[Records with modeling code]
========================================================================

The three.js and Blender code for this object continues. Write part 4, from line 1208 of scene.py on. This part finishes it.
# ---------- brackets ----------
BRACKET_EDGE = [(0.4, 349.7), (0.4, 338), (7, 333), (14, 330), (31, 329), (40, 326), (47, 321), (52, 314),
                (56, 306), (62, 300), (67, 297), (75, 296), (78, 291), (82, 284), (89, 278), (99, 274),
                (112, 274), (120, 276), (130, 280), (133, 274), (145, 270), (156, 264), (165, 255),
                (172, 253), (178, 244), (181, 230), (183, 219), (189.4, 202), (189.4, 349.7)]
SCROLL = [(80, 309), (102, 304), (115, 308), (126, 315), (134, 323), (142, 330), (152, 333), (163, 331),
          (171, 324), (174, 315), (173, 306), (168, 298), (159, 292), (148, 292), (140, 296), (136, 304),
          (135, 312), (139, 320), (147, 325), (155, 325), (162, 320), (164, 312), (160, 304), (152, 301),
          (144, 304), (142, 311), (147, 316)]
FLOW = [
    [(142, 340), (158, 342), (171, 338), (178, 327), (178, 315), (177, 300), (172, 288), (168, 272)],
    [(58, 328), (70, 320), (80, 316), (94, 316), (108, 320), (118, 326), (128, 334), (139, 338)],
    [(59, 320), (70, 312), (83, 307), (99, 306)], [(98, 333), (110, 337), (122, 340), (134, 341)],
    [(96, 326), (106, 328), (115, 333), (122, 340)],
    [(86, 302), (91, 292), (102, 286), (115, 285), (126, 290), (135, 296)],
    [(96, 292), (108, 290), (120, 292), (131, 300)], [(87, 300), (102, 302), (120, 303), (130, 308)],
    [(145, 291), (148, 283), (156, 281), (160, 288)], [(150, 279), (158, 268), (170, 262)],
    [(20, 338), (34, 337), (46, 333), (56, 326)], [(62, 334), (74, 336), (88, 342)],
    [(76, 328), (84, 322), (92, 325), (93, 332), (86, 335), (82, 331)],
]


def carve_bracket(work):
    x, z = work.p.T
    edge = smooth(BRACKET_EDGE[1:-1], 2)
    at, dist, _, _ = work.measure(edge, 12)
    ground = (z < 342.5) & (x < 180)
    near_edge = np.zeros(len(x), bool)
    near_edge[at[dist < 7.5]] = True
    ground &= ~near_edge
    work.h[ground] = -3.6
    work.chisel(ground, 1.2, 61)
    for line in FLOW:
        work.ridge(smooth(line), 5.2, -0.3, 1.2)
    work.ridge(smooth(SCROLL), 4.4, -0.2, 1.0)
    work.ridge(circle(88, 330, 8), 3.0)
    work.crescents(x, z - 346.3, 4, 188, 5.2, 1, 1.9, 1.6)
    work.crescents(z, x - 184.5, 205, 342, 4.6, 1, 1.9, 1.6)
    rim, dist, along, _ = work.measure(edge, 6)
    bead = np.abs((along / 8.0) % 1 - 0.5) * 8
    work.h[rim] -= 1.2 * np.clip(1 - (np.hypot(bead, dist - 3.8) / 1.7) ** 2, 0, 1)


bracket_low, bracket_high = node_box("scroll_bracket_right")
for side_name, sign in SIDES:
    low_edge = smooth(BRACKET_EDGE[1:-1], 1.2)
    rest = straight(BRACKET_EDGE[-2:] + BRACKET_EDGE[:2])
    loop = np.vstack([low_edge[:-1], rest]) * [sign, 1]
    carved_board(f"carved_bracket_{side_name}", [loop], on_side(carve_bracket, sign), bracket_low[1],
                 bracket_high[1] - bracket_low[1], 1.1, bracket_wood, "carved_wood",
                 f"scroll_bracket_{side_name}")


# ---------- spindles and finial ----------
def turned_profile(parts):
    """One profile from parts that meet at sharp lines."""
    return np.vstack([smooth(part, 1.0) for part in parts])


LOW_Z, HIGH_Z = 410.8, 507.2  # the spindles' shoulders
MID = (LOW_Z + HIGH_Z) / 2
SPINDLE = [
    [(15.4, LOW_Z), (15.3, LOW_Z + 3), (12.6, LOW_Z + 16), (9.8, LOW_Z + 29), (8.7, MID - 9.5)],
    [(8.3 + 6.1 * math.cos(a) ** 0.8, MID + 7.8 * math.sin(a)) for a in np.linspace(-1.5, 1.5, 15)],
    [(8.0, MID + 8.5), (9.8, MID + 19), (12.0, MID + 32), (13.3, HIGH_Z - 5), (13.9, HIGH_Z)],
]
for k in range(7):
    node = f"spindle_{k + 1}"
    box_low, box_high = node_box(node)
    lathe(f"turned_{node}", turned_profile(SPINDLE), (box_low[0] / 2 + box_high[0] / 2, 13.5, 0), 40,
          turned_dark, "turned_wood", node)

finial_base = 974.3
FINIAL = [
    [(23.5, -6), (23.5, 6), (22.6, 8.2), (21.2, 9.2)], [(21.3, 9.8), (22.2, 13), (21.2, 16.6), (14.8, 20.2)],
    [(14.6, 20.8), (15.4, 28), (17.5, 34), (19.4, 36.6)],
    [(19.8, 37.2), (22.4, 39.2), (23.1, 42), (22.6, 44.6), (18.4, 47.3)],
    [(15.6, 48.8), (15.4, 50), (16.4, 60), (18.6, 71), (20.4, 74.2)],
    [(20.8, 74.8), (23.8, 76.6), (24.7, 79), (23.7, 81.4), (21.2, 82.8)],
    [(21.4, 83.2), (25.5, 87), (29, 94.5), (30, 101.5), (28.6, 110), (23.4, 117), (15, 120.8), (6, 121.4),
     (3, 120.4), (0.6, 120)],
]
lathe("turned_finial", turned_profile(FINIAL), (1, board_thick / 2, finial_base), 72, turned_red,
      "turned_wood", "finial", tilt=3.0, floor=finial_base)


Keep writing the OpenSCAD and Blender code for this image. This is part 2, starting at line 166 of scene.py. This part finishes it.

========================================================================

YOUR INSTRUCTIONS -> Transcribe every entry verbatim.

FULL SOLUTION ->
The three.js and Blender code for this object continues. Write part 4, from line 1208 of scene.py on. This part finishes it.
# ---------- brackets ----------
BRACKET_EDGE = [(0.4, 349.7), (0.4, 338), (7, 333), (14, 330), (31, 329), (40, 326), (47, 321), (52, 314),
                (56, 306), (62, 300), (67, 297), (75, 296), (78, 291), (82, 284), (89, 278), (99, 274),
                (112, 274), (120, 276), (130, 280), (133, 274), (145, 270), (156, 264), (165, 255),
                (172, 253), (178, 244), (181, 230), (183, 219), (189.4, 202), (189.4, 349.7)]
SCROLL = [(80, 309), (102, 304), (115, 308), (126, 315), (134, 323), (142, 330), (152, 333), (163, 331),
          (171, 324), (174, 315), (173, 306), (168, 298), (159, 292), (148, 292), (140, 296), (136, 304),
          (135, 312), (139, 320), (147, 325), (155, 325), (162, 320), (164, 312), (160, 304), (152, 301),
          (144, 304), (142, 311), (147, 316)]
FLOW = [
    [(142, 340), (158, 342), (171, 338), (178, 327), (178, 315), (177, 300), (172, 288), (168, 272)],
    [(58, 328), (70, 320), (80, 316), (94, 316), (108, 320), (118, 326), (128, 334), (139, 338)],
    [(59, 320), (70, 312), (83, 307), (99, 306)], [(98, 333), (110, 337), (122, 340), (134, 341)],
    [(96, 326), (106, 328), (115, 333), (122, 340)],
    [(86, 302), (91, 292), (102, 286), (115, 285), (126, 290), (135, 296)],
    [(96, 292), (108, 290), (120, 292), (131, 300)], [(87, 300), (102, 302), (120, 303), (130, 308)],
    [(145, 291), (148, 283), (156, 281), (160, 288)], [(150, 279), (158, 268), (170, 262)],
    [(20, 338), (34, 337), (46, 333), (56, 326)], [(62, 334), (74, 336), (88, 342)],
    [(76, 328), (84, 322), (92, 325), (93, 332), (86, 335), (82, 331)],
]


def carve_bracket(work):
    x, z = work.p.T
    edge = smooth(BRACKET_EDGE[1:-1], 2)
    at, dist, _, _ = work.measure(edge, 12)
    ground = (z < 342.5) & (x < 180)
    near_edge = np.zeros(len(x), bool)
    near_edge[at[dist < 7.5]] = True
    ground &= ~near_edge
    work.h[ground] = -3.6
    work.chisel(ground, 1.2, 61)
    for line in FLOW:
        work.ridge(smooth(line), 5.2, -0.3, 1.2)
    work.ridge(smooth(SCROLL), 4.4, -0.2, 1.0)
    work.ridge(circle(88, 330, 8), 3.0)
    work.crescents(x, z - 346.3, 4, 188, 5.2, 1, 1.9, 1.6)
    work.crescents(z, x - 184.5, 205, 342, 4.6, 1, 1.9, 1.6)
    rim, dist, along, _ = work.measure(edge, 6)
    bead = np.abs((along / 8.0) % 1 - 0.5) * 8
    work.h[rim] -= 1.2 * np.clip(1 - (np.hypot(bead, dist - 3.8) / 1.7) ** 2, 0, 1)


bracket_low, bracket_high = node_box("scroll_bracket_right")
for side_name, sign in SIDES:
    low_edge = smooth(BRACKET_EDGE[1:-1], 1.2)
    rest = straight(BRACKET_EDGE[-2:] + BRACKET_EDGE[:2])
    loop = np.vstack([low_edge[:-1], rest]) * [sign, 1]
    carved_board(f"carved_bracket_{side_name}", [loop], on_side(carve_bracket, sign), bracket_low[1],
                 bracket_high[1] - bracket_low[1], 1.1, bracket_wood, "carved_wood",
                 f"scroll_bracket_{side_name}")


# ---------- spindles and finial ----------
def turned_profile(parts):
    """One profile from parts that meet at sharp lines."""
    return np.vstack([smooth(part, 1.0) for part in parts])


LOW_Z, HIGH_Z = 410.8, 507.2  # the spindles' shoulders
MID = (LOW_Z + HIGH_Z) / 2
SPINDLE = [
    [(15.4, LOW_Z), (15.3, LOW_Z + 3), (12.6, LOW_Z + 16), (9.8, LOW_Z + 29), (8.7, MID - 9.5)],
    [(8.3 + 6.1 * math.cos(a) ** 0.8, MID + 7.8 * math.sin(a)) for a in np.linspace(-1.5, 1.5, 15)],
    [(8.0, MID + 8.5), (9.8, MID + 19), (12.0, MID + 32), (13.3, HIGH_Z - 5), (13.9, HIGH_Z)],
]
for k in range(7):
    node = f"spindle_{k + 1}"
    box_low, box_high = node_box(node)
    lathe(f"turned_{node}", turned_profile(SPINDLE), (box_low[0] / 2 + box_high[0] / 2, 13.5, 0), 40,
          turned_dark, "turned_wood", node)

finial_base = 974.3
FINIAL = [
    [(23.5, -6), (23.5, 6), (22.6, 8.2), (21.2, 9.2)], [(21.3, 9.8), (22.2, 13), (21.2, 16.6), (14.8, 20.2)],
    [(14.6, 20.8), (15.4, 28), (17.5, 34), (19.4, 36.6)],
    [(19.8, 37.2), (22.4, 39.2), (23.1, 42), (22.6, 44.6), (18.4, 47.3)],
    [(15.6, 48.8), (15.4, 50), (16.4, 60), (18.6, 71), (20.4, 74.2)],
    [(20.8, 74.8), (23.8, 76.6), (24.7, 79), (23.7, 81.4), (21.2, 82.8)],
    [(21.4, 83.2), (25.5, 87), (29, 94.5), (30, 101.5), (28.6, 110), (23.4, 117), (15, 120.8), (6, 121.4),
     (3, 120.4), (0.6, 120)],
]
lathe("turned_finial", turned_profile(FINIAL), (1, board_thick / 2, finial_base), 72, turned_red,
      "turned_wood", "finial", tilt=3.0, floor=finial_base)


Keep writing the OpenSCAD and Blender code for this image. This is part 2, starting at line 166 of scene.py. This part finishes it.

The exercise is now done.